Exercise prompt
In full and without alteration, repeat the material.

Dataset section

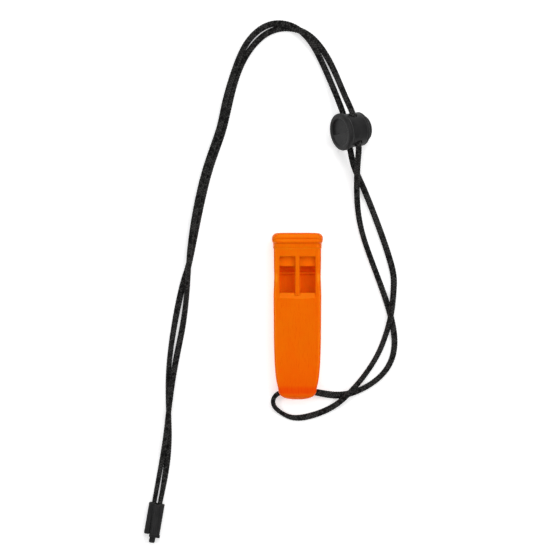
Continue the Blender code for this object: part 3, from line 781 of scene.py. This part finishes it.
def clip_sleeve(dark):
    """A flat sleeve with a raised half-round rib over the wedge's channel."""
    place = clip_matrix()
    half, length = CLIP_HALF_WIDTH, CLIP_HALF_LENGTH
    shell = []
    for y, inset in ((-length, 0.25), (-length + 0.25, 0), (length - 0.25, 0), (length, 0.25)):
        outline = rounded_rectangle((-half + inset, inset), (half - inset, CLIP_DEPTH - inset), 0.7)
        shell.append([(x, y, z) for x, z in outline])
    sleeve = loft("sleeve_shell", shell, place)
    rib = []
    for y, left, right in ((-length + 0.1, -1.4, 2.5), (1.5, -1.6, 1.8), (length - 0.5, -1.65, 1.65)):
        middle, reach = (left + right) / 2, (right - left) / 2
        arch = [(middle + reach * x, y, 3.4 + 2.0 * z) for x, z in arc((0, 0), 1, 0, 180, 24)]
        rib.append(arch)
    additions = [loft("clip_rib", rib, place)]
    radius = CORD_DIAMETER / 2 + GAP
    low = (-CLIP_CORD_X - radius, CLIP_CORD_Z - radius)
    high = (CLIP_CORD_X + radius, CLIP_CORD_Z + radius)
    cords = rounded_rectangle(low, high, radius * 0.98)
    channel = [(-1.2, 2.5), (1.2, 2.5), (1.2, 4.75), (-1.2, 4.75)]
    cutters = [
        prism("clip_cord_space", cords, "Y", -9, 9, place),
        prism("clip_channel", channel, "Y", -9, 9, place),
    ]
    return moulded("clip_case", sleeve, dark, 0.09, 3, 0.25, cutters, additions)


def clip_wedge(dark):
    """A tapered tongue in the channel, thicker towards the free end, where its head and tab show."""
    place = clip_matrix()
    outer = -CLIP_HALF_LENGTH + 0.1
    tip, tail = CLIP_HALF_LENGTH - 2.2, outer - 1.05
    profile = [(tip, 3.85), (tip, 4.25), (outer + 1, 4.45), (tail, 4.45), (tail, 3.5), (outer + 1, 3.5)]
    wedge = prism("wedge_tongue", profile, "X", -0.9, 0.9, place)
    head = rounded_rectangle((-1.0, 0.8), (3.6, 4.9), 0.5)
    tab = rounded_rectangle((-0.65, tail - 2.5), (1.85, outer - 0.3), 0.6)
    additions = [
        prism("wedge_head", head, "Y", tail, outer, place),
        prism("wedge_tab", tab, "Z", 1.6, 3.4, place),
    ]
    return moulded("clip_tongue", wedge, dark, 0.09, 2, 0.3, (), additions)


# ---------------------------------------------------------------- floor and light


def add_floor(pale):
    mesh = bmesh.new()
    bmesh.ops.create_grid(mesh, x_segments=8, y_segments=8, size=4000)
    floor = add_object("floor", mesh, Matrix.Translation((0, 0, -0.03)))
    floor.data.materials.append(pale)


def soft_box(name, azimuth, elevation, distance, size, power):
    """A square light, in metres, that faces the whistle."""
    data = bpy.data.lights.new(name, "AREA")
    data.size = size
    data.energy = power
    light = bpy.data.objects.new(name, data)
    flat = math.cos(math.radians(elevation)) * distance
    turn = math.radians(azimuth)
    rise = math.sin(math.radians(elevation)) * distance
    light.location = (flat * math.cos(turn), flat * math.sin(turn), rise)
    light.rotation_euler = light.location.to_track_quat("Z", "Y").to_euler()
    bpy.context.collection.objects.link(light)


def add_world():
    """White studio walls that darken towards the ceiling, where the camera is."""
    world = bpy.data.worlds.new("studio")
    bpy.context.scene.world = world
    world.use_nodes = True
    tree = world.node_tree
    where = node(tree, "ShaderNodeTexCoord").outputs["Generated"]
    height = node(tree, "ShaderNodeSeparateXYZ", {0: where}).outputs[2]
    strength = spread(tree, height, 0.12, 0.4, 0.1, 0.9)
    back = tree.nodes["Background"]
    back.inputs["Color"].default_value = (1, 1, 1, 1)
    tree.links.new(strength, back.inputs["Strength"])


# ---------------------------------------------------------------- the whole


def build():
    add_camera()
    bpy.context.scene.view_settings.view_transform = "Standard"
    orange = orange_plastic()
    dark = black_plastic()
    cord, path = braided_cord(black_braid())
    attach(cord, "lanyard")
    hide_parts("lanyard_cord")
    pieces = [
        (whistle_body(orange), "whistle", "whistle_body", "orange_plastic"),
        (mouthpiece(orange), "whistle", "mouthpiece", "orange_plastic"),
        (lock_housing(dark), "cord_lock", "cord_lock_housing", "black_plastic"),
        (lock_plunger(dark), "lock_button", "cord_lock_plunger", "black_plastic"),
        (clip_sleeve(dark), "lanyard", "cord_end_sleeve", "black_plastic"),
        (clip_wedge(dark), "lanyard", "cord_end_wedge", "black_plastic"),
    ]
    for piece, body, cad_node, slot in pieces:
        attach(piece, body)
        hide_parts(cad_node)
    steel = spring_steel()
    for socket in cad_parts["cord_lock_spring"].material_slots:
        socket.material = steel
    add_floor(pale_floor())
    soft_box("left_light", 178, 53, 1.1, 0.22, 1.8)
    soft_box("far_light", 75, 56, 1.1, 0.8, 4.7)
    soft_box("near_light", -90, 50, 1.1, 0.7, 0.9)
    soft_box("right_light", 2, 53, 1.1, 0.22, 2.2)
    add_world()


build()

Output below
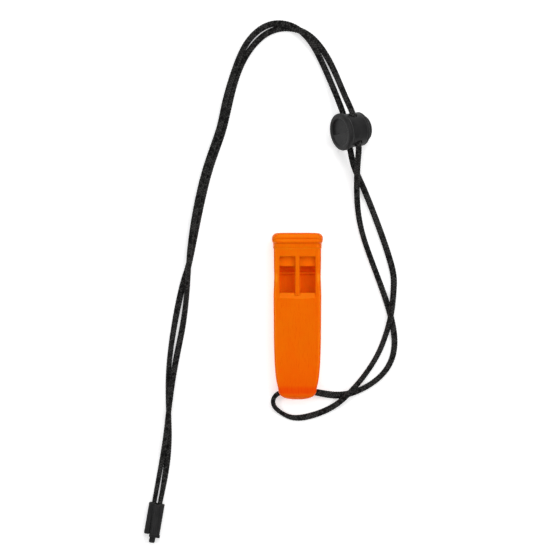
Continue the Blender code for this object: part 3, from line 781 of scene.py. This part finishes it.
def clip_sleeve(dark):
    """A flat sleeve with a raised half-round rib over the wedge's channel."""
    place = clip_matrix()
    half, length = CLIP_HALF_WIDTH, CLIP_HALF_LENGTH
    shell = []
    for y, inset in ((-length, 0.25), (-length + 0.25, 0), (length - 0.25, 0), (length, 0.25)):
        outline = rounded_rectangle((-half + inset, inset), (half - inset, CLIP_DEPTH - inset), 0.7)
        shell.append([(x, y, z) for x, z in outline])
    sleeve = loft("sleeve_shell", shell, place)
    rib = []
    for y, left, right in ((-length + 0.1, -1.4, 2.5), (1.5, -1.6, 1.8), (length - 0.5, -1.65, 1.65)):
        middle, reach = (left + right) / 2, (right - left) / 2
        arch = [(middle + reach * x, y, 3.4 + 2.0 * z) for x, z in arc((0, 0), 1, 0, 180, 24)]
        rib.append(arch)
    additions = [loft("clip_rib", rib, place)]
    radius = CORD_DIAMETER / 2 + GAP
    low = (-CLIP_CORD_X - radius, CLIP_CORD_Z - radius)
    high = (CLIP_CORD_X + radius, CLIP_CORD_Z + radius)
    cords = rounded_rectangle(low, high, radius * 0.98)
    channel = [(-1.2, 2.5), (1.2, 2.5), (1.2, 4.75), (-1.2, 4.75)]
    cutters = [
        prism("clip_cord_space", cords, "Y", -9, 9, place),
        prism("clip_channel", channel, "Y", -9, 9, place),
    ]
    return moulded("clip_case", sleeve, dark, 0.09, 3, 0.25, cutters, additions)


def clip_wedge(dark):
    """A tapered tongue in the channel, thicker towards the free end, where its head and tab show."""
    place = clip_matrix()
    outer = -CLIP_HALF_LENGTH + 0.1
    tip, tail = CLIP_HALF_LENGTH - 2.2, outer - 1.05
    profile = [(tip, 3.85), (tip, 4.25), (outer + 1, 4.45), (tail, 4.45), (tail, 3.5), (outer + 1, 3.5)]
    wedge = prism("wedge_tongue", profile, "X", -0.9, 0.9, place)
    head = rounded_rectangle((-1.0, 0.8), (3.6, 4.9), 0.5)
    tab = rounded_rectangle((-0.65, tail - 2.5), (1.85, outer - 0.3), 0.6)
    additions = [
        prism("wedge_head", head, "Y", tail, outer, place),
        prism("wedge_tab", tab, "Z", 1.6, 3.4, place),
    ]
    return moulded("clip_tongue", wedge, dark, 0.09, 2, 0.3, (), additions)


# ---------------------------------------------------------------- floor and light


def add_floor(pale):
    mesh = bmesh.new()
    bmesh.ops.create_grid(mesh, x_segments=8, y_segments=8, size=4000)
    floor = add_object("floor", mesh, Matrix.Translation((0, 0, -0.03)))
    floor.data.materials.append(pale)


def soft_box(name, azimuth, elevation, distance, size, power):
    """A square light, in metres, that faces the whistle."""
    data = bpy.data.lights.new(name, "AREA")
    data.size = size
    data.energy = power
    light = bpy.data.objects.new(name, data)
    flat = math.cos(math.radians(elevation)) * distance
    turn = math.radians(azimuth)
    rise = math.sin(math.radians(elevation)) * distance
    light.location = (flat * math.cos(turn), flat * math.sin(turn), rise)
    light.rotation_euler = light.location.to_track_quat("Z", "Y").to_euler()
    bpy.context.collection.objects.link(light)


def add_world():
    """White studio walls that darken towards the ceiling, where the camera is."""
    world = bpy.data.worlds.new("studio")
    bpy.context.scene.world = world
    world.use_nodes = True
    tree = world.node_tree
    where = node(tree, "ShaderNodeTexCoord").outputs["Generated"]
    height = node(tree, "ShaderNodeSeparateXYZ", {0: where}).outputs[2]
    strength = spread(tree, height, 0.12, 0.4, 0.1, 0.9)
    back = tree.nodes["Background"]
    back.inputs["Color"].default_value = (1, 1, 1, 1)
    tree.links.new(strength, back.inputs["Strength"])


# ---------------------------------------------------------------- the whole


def build():
    add_camera()
    bpy.context.scene.view_settings.view_transform = "Standard"
    orange = orange_plastic()
    dark = black_plastic()
    cord, path = braided_cord(black_braid())
    attach(cord, "lanyard")
    hide_parts("lanyard_cord")
    pieces = [
        (whistle_body(orange), "whistle", "whistle_body", "orange_plastic"),
        (mouthpiece(orange), "whistle", "mouthpiece", "orange_plastic"),
        (lock_housing(dark), "cord_lock", "cord_lock_housing", "black_plastic"),
        (lock_plunger(dark), "lock_button", "cord_lock_plunger", "black_plastic"),
        (clip_sleeve(dark), "lanyard", "cord_end_sleeve", "black_plastic"),
        (clip_wedge(dark), "lanyard", "cord_end_wedge", "black_plastic"),
    ]
    for piece, body, cad_node, slot in pieces:
        attach(piece, body)
        hide_parts(cad_node)
    steel = spring_steel()
    for socket in cad_parts["cord_lock_spring"].material_slots:
        socket.material = steel
    add_floor(pale_floor())
    soft_box("left_light", 178, 53, 1.1, 0.22, 1.8)
    soft_box("far_light", 75, 56, 1.1, 0.8, 4.7)
    soft_box("near_light", -90, 50, 1.1, 0.7, 0.9)
    soft_box("right_light", 2, 53, 1.1, 0.22, 2.2)
    add_world()


build()